In many studies that followed, it became clear that the so-called ‘sh
ift to risk’ was actually a ‘shift to extremity’. Groups can actually also make more cautious or conservative choices than individuals. Therefore it became better known as a polarization phenomenon. Where pre-discussion decisions are to the left of the notional midpoint of the scale, groups shifted further to the left; where the individuals were initially cautious, the groups shifted even further in that direction.
There are three main explanations for group polarization:
FESTINGER’S SOCIAL COMPARISON THEORY (1954)

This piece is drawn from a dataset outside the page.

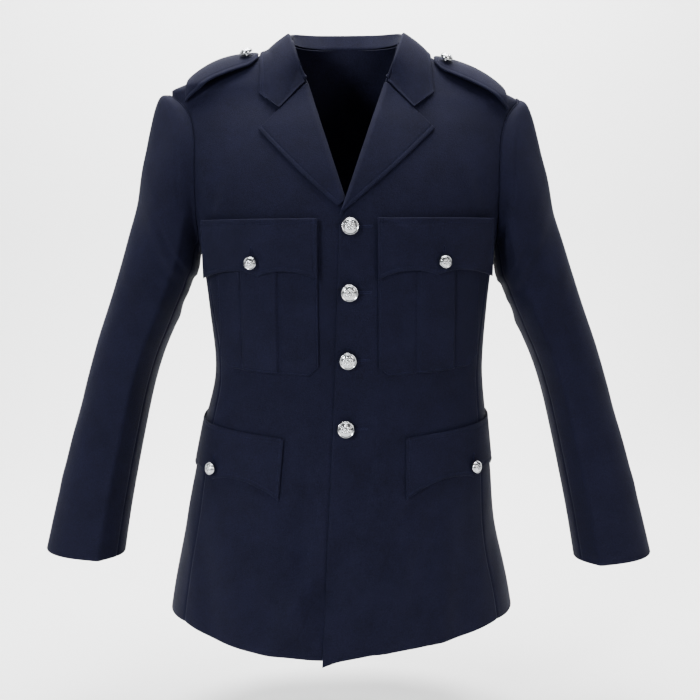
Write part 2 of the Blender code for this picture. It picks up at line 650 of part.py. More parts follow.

Associated with any issue on which a group must make a decision are likely to be a number of social values (e.g. caring for others, being adventurous, not taking risks with one’s health). Taken together, these values will result in an initial social preference towards one decision outcome rather then another. Each person, prior to group discussion, will probably perceive him/herself as being somewhat further towards this socially desirable outcome than their peers. Once the group discussion gets under way – thereby heightening the importance of the relevant social values – some of these individuals realize that there are others who endorse positions further towards the socially valued pole than they do. The outcome of this social comparison is that they will then shift further in that direction in order to present themselves in an even more socially desirable light. The net result is that the collective decision is more extreme than the average of the individual positions.